======== MATERIAL PROVIDED

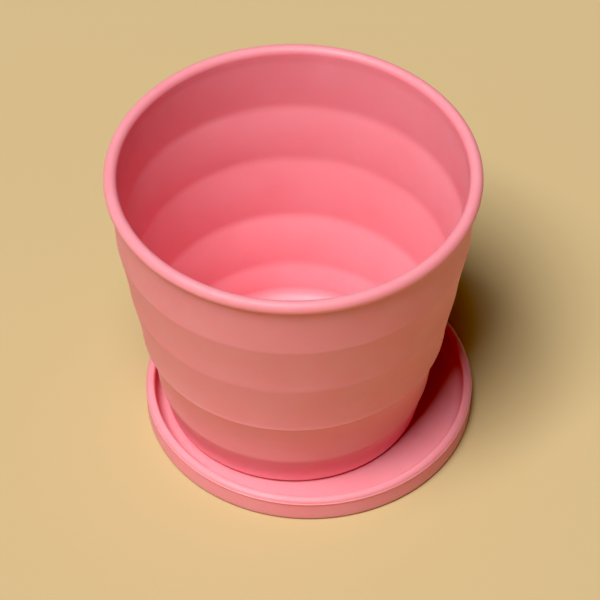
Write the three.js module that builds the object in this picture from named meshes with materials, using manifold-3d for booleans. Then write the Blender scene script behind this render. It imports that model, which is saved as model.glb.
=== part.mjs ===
// A small stepped plant pot standing loose in its drip saucer, both moulded in one plastic.
// Millimetres, +Z up. The origin is on the pot's axis, at the level that the saucer stands on.
import * as THREE from "three";
import { mergeVertices } from "three/addons/utils/BufferGeometryUtils.js";
import Module from "manifold-3d";

// Pot: overall sizes
const RIM_RADIUS = 40; // outside of the rolled rim
const RIM_TOP = 69.7;
const RIM_BEAD_WIDTH = 2.85;
const RIM_BEAD_HEIGHT = 3;
const WALL = 1.6; // at the ridges; each step shows inside and outside

// Pot: the stepped wall, five bands with a ridge between each two
const NECK_RADIUS = RIM_RADIUS - RIM_BEAD_WIDTH + WALL; // outside of the wall, just under the bead
const NECK_HEIGHT = RIM_TOP - RIM_BEAD_HEIGHT;
const RIDGE_RADII = [38, 35.75, 33.3, 30.3]; // outside, from the top ridge down
const RIDGE_HEIGHTS = [53.6, 39.3, 24.5, 10.7];
const CREASE_HEIGHTS = [53.6, 39.9, 24.5, 11.8]; // where each ridge shows on the inside
const OUTER_COVES = [1.3, 1.3, 1.3, 1.7, 1.5]; // how hollow each band is: 1 is a straight cone
const INNER_COVES = [2, 2, 2, 2, 2];
const BAND_STEPS = 4;

// Pot: foot and floor
const FOOT_RADIUS = 28.4; // where the lowest band ends
const FOOT_ROUND = 1.2; // rounded corner between the lowest band and the foot ring
const FOOT_RING_WIDTH = 1.8;
const FOOT_RING_DEPTH = 0.4; // how far the underside is raised inside the ring
const FLOOR = 1.2;
const FLOOR_ROUND = 3; // inside corner between the floor and the wall
const DRAIN_HOLE_RADIUS = 1.9;
const DRAIN_CIRCLE_RADIUS = 15;
const DRAIN_HOLES = 6; // on the circle, with one more in the middle
const DRAIN_NOTCHES = 4; // gaps in the foot ring that let water out to the saucer
const DRAIN_NOTCH_WIDTH = 6;
const DRAIN_NOTCH_HEIGHT = 0.3;

// Saucer
const SAUCER_RADIUS = 36.4; // at the outer edge of its lip
const SAUCER_HEIGHT = 6.2;
const SAUCER_FLOOR = 1.5;
const SAUCER_FLOOR_ROUND = 2.4; // inside corner between the floor and the wall
const SAUCER_WALL = 1.9;
const SAUCER_BASE_RADIUS = 36.3; // outside of the wall, at the underside
const SAUCER_BASE_ROUND = 0.8;
const SAUCER_LIP_WIDTH = 2.1;
const SAUCER_LIP_ROUND = 1; // how far the lip's top falls to its outer edge
const SAUCER_LIP_EDGE = 0.3; // height of the outer edge
const SAUCER_LIP_STEP = 0.2; // how far the lip stands out from the wall below it
const SAUCER_CENTRE = [3.4, -1.3]; // the pot stands off centre in it
const SEAT_GAP = 0.2; // left between the foot ring and the saucer's floor

const LATHE_SEGMENTS = 48;
const HOLE_SEGMENTS = 16;
const OVERSHOOT = 1; // how far a cutter runs past what it cuts

const FOOT_HEIGHT = SAUCER_FLOOR + SEAT_GAP;

const wasm = await Module();
wasm.setup();

const pinkPlastic = () =>
  new THREE.MeshStandardMaterial({ color: 0xf59ba8, roughness: 0.35, metalness: 0 });

function toSolid(geometry) {
  const bare = geometry.clone().deleteAttribute("normal").deleteAttribute("uv");
  const merged = mergeVertices(bare, 1e-4);
  return new wasm.Manifold(
    new wasm.Mesh({
      numProp: 3,
      vertProperties: merged.attributes.position.array,
      triVerts: new Uint32Array(merged.index.array),
    }),
  );
}

function toGeometry(solid) {
  const mesh = solid.getMesh();
  const geometry = new THREE.BufferGeometry();
  geometry.setAttribute("position", new THREE.BufferAttribute(mesh.vertProperties, 3));
  geometry.setIndex(new THREE.BufferAttribute(mesh.triVerts, 1));
  geometry.computeVertexNormals();
  return geometry;
}

// Turns a profile of [radius, height] points, in order from the underside outwards, about Z.
function turned(profile) {
  const points = profile.map(([radius, height]) => new THREE.Vector2(radius, height));
  return new THREE.LatheGeometry(points, LATHE_SEGMENTS).rotateX(Math.PI / 2);
}

// Points on a quarter or half of an ellipse, its ends included; angles in degrees.
function arc(centre, halfSize, from, to, steps) {
  return Array.from({ length: steps + 1 }, (_, i) => {
    const angle = THREE.MathUtils.degToRad(from + ((to - from) * i) / steps);
    return [
      centre[0] + halfSize[0] * Math.cos(angle),
      centre[1] + halfSize[1] * Math.sin(angle),
    ];
  });
}

// The band corners, from the neck under the rim down to the foot.
function bandCorners(heights) {
  return [
    [NECK_RADIUS, NECK_HEIGHT],
    ...RIDGE_RADII.map((radius, i) => [radius, heights[i]]),
    [FOOT_RADIUS, FOOT_HEIGHT + FOOT_ROUND],
  ];
}

// One side of the wall, from the foot up: below each ridge a band slopes in, then turns upright.
function wallSide(heights, coves, inset) {
  const corners = bandCorners(heights);
  const side = [];
  for (let i = 1; i < corners.length; i++) {
    const [topRadius, top] = corners[i - 1];
    const [bottomRadius, bottom] = corners[i];
    for (let k = 0; k < BAND_STEPS; k++) {
      const down = k / BAND_STEPS;
      const radius = bottomRadius + (topRadius - bottomRadius) * (1 - down) ** coves[i - 1];
      side.push([radius - inset, top + (bottom - top) * down]);
    }
  }
  side.push([FOOT_RADIUS - inset, FOOT_HEIGHT + FOOT_ROUND]);
  return side.reverse();
}

function potProfile() {
  const outer = wallSide(RIDGE_HEIGHTS, OUTER_COVES, 0);
  const floorTop = FOOT_HEIGHT + FOOT_RING_DEPTH + FLOOR;
  const inner = wallSide(CREASE_HEIGHTS, INNER_COVES, WALL).filter(
    ([, height]) => height > floorTop + FLOOR_ROUND,
  );
  const ringOuter = FOOT_RADIUS - FOOT_ROUND;
  const ringInner = ringOuter - FOOT_RING_WIDTH;
  const beadCentre = [RIM_RADIUS - RIM_BEAD_WIDTH / 2, RIM_TOP - RIM_BEAD_HEIGHT / 2];
  const beadHalf = [RIM_BEAD_WIDTH / 2, RIM_BEAD_HEIGHT / 2];
  const floorRoundCentre = [inner[0][0] - FLOOR_ROUND, floorTop + FLOOR_ROUND];
  return [
    [0, FOOT_HEIGHT + FOOT_RING_DEPTH],
    [ringInner - FOOT_RING_DEPTH / 2, FOOT_HEIGHT + FOOT_RING_DEPTH],
    [ringInner, FOOT_HEIGHT],
    ...arc([ringOuter, FOOT_HEIGHT + FOOT_ROUND], [FOOT_ROUND, FOOT_ROUND], -90, -30, 2),
    ...outer,
    ...arc(beadCentre, beadHalf, -55, 180, 8),
    ...inner.toReversed(),
    ...arc(floorRoundCentre, [FLOOR_ROUND, FLOOR_ROUND], -10, -90, 5),
    [0, floorTop],
  ];
}

function makePot() {
  let pot = toSolid(turned(potProfile()));
  const hole = toSolid(
    new THREE.CylinderGeometry(
      DRAIN_HOLE_RADIUS,
      DRAIN_HOLE_RADIUS,
      FLOOR + 2 * OVERSHOOT,
      HOLE_SEGMENTS,
    )
      .rotateX(Math.PI / 2)
      .translate(0, 0, FOOT_HEIGHT + FOOT_RING_DEPTH + FLOOR / 2),
  );
  pot = pot.subtract(hole);
  for (let i = 0; i < DRAIN_HOLES; i++) {
    const angle = (2 * Math.PI * i) / DRAIN_HOLES;
    const x = DRAIN_CIRCLE_RADIUS * Math.cos(angle);
    const y = DRAIN_CIRCLE_RADIUS * Math.sin(angle);
    pot = pot.subtract(hole.translate([x, y, 0]));
  }
  const ringMiddle = FOOT_RADIUS - FOOT_ROUND - FOOT_RING_WIDTH / 2;
  const notch = toSolid(
    new THREE.BoxGeometry(
      FOOT_RING_WIDTH + 2 * OVERSHOOT,
      DRAIN_NOTCH_WIDTH,
      DRAIN_NOTCH_HEIGHT + OVERSHOOT,
    ).translate(ringMiddle, 0, FOOT_HEIGHT + (DRAIN_NOTCH_HEIGHT - OVERSHOOT) / 2),
  );
  for (let i = 0; i < DRAIN_NOTCHES; i++) {
    const degrees = (360 * (i + 0.5)) / DRAIN_NOTCHES;
    pot = pot.subtract(notch.rotate([0, 0, degrees]));
  }
  const mesh = new THREE.Mesh(toGeometry(pot), pinkPlastic());
  mesh.name = "pot";
  return mesh;
}

function saucerProfile() {
  const edgeTop = SAUCER_HEIGHT - SAUCER_LIP_ROUND;
  const edgeBottom = edgeTop - SAUCER_LIP_EDGE;
  const lipInner = SAUCER_RADIUS - SAUCER_LIP_WIDTH;
  const lipMiddle = SAUCER_RADIUS - SAUCER_LIP_WIDTH * 0.7;
  const baseRoundCentre = [SAUCER_BASE_RADIUS - SAUCER_BASE_ROUND, SAUCER_BASE_ROUND];
  const floorEdge = SAUCER_BASE_RADIUS - SAUCER_WALL;
  const floorRoundCentre = [floorEdge - SAUCER_FLOOR_ROUND, SAUCER_FLOOR + SAUCER_FLOOR_ROUND];
  const floorRound = [SAUCER_FLOOR_ROUND, SAUCER_FLOOR_ROUND];
  return [
    [0, 0],
    ...arc(baseRoundCentre, [SAUCER_BASE_ROUND, SAUCER_BASE_ROUND], -90, 0, 3),
    [SAUCER_RADIUS - SAUCER_LIP_STEP, edgeBottom - SAUCER_LIP_STEP],
    [SAUCER_RADIUS, edgeBottom],
    ...arc([lipMiddle, edgeTop], [SAUCER_RADIUS - lipMiddle, SAUCER_LIP_ROUND], 0, 90, 4),
    [lipInner, edgeTop],
    ...arc(floorRoundCentre, floorRound, 0, -90, 4),
    [0, SAUCER_FLOOR],
  ];
}

function makeSaucer() {
  const mesh = new THREE.Mesh(turned(saucerProfile()), pinkPlastic());
  mesh.position.set(SAUCER_CENTRE[0], SAUCER_CENTRE[1], 0);
  mesh.name = "saucer";
  return mesh;
}

const group = new THREE.Group();
group.add(makeSaucer(), makePot());
export default group;
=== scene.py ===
"""A small stepped plant pot standing off centre in its drip saucer, on a plain pale floor."""

import math

import bmesh
import bpy
from mathutils import Euler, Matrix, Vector


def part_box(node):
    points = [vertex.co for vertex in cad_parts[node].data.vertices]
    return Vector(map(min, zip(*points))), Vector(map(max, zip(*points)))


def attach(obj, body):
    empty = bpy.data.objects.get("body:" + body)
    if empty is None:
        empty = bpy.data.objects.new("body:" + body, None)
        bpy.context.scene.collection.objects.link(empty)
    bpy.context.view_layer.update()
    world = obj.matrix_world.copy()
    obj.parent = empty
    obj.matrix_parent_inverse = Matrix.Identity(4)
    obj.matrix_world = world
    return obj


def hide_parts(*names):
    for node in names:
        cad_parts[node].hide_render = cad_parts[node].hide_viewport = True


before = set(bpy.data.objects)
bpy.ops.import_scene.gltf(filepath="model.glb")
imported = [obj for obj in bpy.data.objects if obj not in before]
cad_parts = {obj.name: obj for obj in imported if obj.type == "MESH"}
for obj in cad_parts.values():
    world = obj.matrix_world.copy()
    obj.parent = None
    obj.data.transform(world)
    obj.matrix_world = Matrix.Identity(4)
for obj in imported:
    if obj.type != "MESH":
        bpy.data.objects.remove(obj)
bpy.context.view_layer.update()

MM = 0.001

# Places and outer sizes, from the frame
pot_low, pot_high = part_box("pot")
saucer_low, saucer_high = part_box("saucer")
RIM_RADIUS = (pot_high[0] - pot_low[0]) / 2
RIM_TOP = pot_high[2]
FOOT_HEIGHT = pot_low[2]
SAUCER_RADIUS = (saucer_high[0] - saucer_low[0]) / 2
SAUCER_HEIGHT = saucer_high[2]
SAUCER_CENTRE = Vector(
    ((saucer_high[0] + saucer_low[0]) / 2, (saucer_high[1] + saucer_low[1]) / 2, 0)
)

# Pot
WALL = 1.6 * MM
BEAD_WIDTH = 2.85 * MM
BEAD_HEIGHT = 3 * MM
NECK_RADIUS = RIM_RADIUS - BEAD_WIDTH + WALL
RIDGE_RADII = [38 * MM, 35.75 * MM, 33.3 * MM, 30.3 * MM]  # outside, from the top ridge down
RIDGE_HEIGHTS = [53.6 * MM, 39.3 * MM, 24.5 * MM, 10.7 * MM]
RIDGE_ROUNDS = [0.6 * MM, 0.8 * MM, 0.35 * MM, 0.7 * MM]  # each is rounded this far up and down
CREASE_HEIGHTS = [53.6 * MM, 39.9 * MM, 24.5 * MM, 11.8 * MM]  # where the ridges show inside
CREASE_ROUND = 1 * MM
OUTER_COVES = [1.3, 1.3, 1.3, 1.7, 1.5]  # how hollow each band is: 1 is a straight cone
INNER_COVES = [2, 2, 2, 2, 2]
CRISP_RIDGE = 2  # this ridge also has a fine raised edge
CRISP_EDGE = 0.07 * MM  # how far that edge stands out
CRISP_EDGE_HALF = 0.22 * MM  # half its height
CRISP_HOLLOW = 0.7  # depth of the hollow under it, as a share of how far it stands out
BAND_STEPS = 28
FOOT_RADIUS = 28.4 * MM
FOOT_ROUND = 1.2 * MM
FOOT_RING_WIDTH = 1.8 * MM
FOOT_RING_DEPTH = 0.4 * MM  # how far the underside is raised inside the ring
FOOT_RING_EDGE_ROUND = 0.2 * MM
FLOOR = 1.2 * MM
FLOOR_ROUND = 3 * MM  # inside corner between the floor and the wall
FLOOR_PATCH_RADIUS = 22 * MM  # the flat middle of the floor, which holds the drain holes
DRAIN_HOLE_RADIUS = 1.9 * MM
DRAIN_HOLE_ROUND = 0.3 * MM
DRAIN_CIRCLE_RADIUS = 15 * MM
DRAIN_HOLES = 6  # on the circle, with one more in the middle
DRAIN_NOTCHES = 4  # gaps in the foot ring that let water out to the saucer
DRAIN_NOTCH_WIDTH = 6 * MM
DRAIN_NOTCH_HEIGHT = 0.3 * MM
DRAIN_NOTCH_SIDE = 0.8 * MM  # width of its sloping sides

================

Quote the lines that begin at the line containing "new THREE.Mesh(turned(saucerProfile()), pinkPlastic());" and end at the line containing "before = set(bpy.data.objects)", keeping both of those lines.

[SOLUTION]:
  const mesh = new THREE.Mesh(turned(saucerProfile()), pinkPlastic());
  mesh.position.set(SAUCER_CENTRE[0], SAUCER_CENTRE[1], 0);
  mesh.name = "saucer";
  return mesh;
}

const group = new THREE.Group();
group.add(makeSaucer(), makePot());
export default group;
=== scene.py ===
"""A small stepped plant pot standing off centre in its drip saucer, on a plain pale floor."""

import math

import bmesh
import bpy
from mathutils import Euler, Matrix, Vector


def part_box(node):
    points = [vertex.co for vertex in cad_parts[node].data.vertices]
    return Vector(map(min, zip(*points))), Vector(map(max, zip(*points)))


def attach(obj, body):
    empty = bpy.data.objects.get("body:" + body)
    if empty is None:
        empty = bpy.data.objects.new("body:" + body, None)
        bpy.context.scene.collection.objects.link(empty)
    bpy.context.view_layer.update()
    world = obj.matrix_world.copy()
    obj.parent = empty
    obj.matrix_parent_inverse = Matrix.Identity(4)
    obj.matrix_world = world
    return obj


def hide_parts(*names):
    for node in names:
        cad_parts[node].hide_render = cad_parts[node].hide_viewport = True


before = set(bpy.data.objects)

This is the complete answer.